- **Task requirements**
Locate the word "This" in the data below, then copy every line that holds it.
begin Records shown
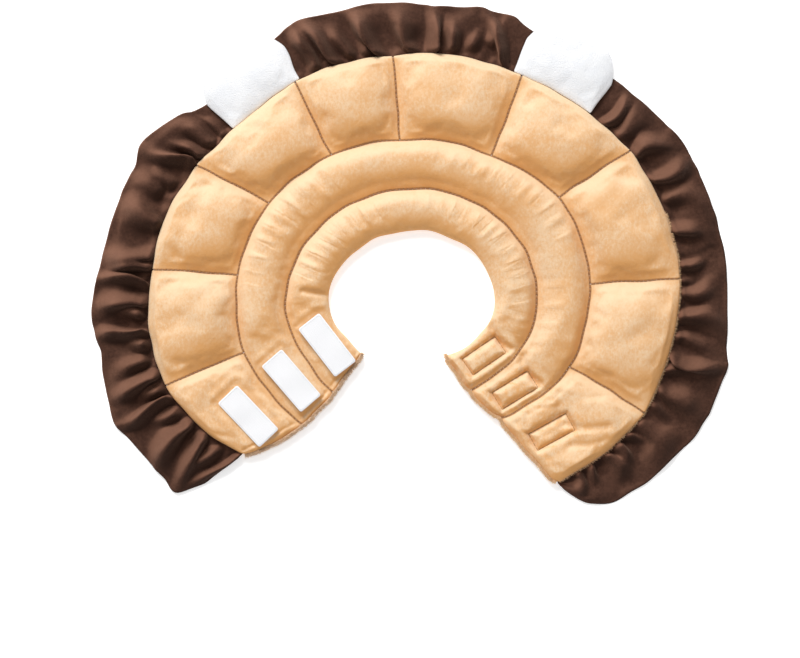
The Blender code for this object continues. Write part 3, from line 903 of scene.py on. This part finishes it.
end Records shown
begin Records shown
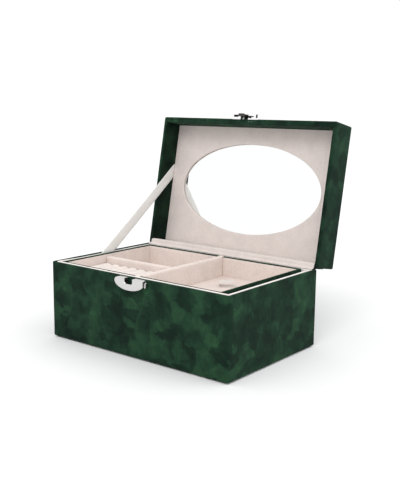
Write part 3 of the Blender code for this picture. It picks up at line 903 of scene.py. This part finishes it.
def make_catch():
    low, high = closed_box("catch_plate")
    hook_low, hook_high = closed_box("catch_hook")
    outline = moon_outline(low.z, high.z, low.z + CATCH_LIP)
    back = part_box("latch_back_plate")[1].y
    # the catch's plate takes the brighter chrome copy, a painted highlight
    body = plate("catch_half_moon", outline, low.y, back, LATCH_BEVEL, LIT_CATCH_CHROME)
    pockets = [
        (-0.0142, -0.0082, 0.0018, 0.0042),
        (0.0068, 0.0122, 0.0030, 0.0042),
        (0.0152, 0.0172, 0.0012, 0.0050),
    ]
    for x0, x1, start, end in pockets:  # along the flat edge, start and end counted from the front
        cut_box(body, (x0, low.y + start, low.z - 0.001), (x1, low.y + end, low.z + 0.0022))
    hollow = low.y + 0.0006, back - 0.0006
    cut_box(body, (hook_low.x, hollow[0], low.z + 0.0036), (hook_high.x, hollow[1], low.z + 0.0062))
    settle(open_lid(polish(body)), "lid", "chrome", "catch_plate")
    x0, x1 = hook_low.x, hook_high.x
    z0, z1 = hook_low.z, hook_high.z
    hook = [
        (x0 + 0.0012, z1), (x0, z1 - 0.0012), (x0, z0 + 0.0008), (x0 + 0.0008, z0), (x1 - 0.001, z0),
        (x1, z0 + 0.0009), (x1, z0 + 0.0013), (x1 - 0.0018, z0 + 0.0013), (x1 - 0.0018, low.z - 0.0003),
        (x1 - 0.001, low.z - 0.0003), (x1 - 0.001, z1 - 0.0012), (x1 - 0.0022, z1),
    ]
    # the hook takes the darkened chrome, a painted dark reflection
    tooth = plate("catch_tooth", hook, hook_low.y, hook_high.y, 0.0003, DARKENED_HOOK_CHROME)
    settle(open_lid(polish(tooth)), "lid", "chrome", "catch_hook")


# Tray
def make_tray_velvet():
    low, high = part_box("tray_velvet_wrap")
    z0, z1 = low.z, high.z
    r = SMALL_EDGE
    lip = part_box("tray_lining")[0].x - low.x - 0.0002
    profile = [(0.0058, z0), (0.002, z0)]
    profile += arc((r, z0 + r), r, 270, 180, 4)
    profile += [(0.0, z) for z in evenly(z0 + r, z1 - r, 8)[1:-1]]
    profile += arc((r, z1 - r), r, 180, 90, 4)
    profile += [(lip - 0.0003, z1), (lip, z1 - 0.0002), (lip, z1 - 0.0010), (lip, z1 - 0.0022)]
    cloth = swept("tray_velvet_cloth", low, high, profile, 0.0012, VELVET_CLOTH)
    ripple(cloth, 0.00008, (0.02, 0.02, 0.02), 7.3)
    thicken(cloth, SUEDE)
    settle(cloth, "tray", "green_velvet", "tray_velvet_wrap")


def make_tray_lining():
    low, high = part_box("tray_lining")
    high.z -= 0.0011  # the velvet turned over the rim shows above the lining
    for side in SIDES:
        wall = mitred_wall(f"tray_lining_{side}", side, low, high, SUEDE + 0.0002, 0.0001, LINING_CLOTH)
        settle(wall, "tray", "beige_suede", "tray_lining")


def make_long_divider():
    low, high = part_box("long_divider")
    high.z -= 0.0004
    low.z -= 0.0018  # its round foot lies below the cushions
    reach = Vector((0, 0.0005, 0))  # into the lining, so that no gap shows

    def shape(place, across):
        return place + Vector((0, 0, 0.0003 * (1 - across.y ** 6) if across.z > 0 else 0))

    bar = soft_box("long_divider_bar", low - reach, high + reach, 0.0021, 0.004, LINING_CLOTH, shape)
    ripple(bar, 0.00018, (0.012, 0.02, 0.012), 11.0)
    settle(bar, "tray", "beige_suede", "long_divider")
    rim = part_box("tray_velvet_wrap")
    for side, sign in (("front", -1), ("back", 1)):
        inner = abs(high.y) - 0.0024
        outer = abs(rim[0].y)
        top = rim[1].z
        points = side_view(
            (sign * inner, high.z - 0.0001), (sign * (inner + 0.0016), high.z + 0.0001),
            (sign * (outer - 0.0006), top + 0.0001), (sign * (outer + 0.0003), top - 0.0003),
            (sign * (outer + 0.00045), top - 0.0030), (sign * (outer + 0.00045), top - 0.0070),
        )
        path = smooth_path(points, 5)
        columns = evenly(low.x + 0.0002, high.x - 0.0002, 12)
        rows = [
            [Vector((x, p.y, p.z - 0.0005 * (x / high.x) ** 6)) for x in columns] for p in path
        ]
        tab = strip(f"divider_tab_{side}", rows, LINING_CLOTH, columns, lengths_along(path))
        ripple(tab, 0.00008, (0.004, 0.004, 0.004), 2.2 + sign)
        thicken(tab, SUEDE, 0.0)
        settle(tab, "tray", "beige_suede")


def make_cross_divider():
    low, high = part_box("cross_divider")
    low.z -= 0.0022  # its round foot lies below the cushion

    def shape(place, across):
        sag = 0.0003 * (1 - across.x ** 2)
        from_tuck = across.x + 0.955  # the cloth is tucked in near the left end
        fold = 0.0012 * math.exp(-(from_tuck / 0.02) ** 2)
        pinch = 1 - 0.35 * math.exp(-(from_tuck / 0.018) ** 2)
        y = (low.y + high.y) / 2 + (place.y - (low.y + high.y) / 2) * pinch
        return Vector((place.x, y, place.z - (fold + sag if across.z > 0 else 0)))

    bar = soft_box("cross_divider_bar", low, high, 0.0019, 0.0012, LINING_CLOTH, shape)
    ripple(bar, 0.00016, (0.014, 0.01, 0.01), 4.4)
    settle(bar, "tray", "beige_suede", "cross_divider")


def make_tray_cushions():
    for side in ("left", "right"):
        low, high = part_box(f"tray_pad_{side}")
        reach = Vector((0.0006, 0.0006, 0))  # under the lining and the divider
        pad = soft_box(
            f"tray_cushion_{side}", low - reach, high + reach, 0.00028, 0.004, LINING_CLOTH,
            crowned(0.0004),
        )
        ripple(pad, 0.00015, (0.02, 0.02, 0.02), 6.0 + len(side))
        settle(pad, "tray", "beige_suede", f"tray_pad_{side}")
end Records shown
- **Task output**
The Blender code for this object continues. Write part 3, from line 903 of scene.py on. This part finishes it.
Write part 3 of the Blender code for this picture. It picks up at line 903 of scene.py. This part finishes it.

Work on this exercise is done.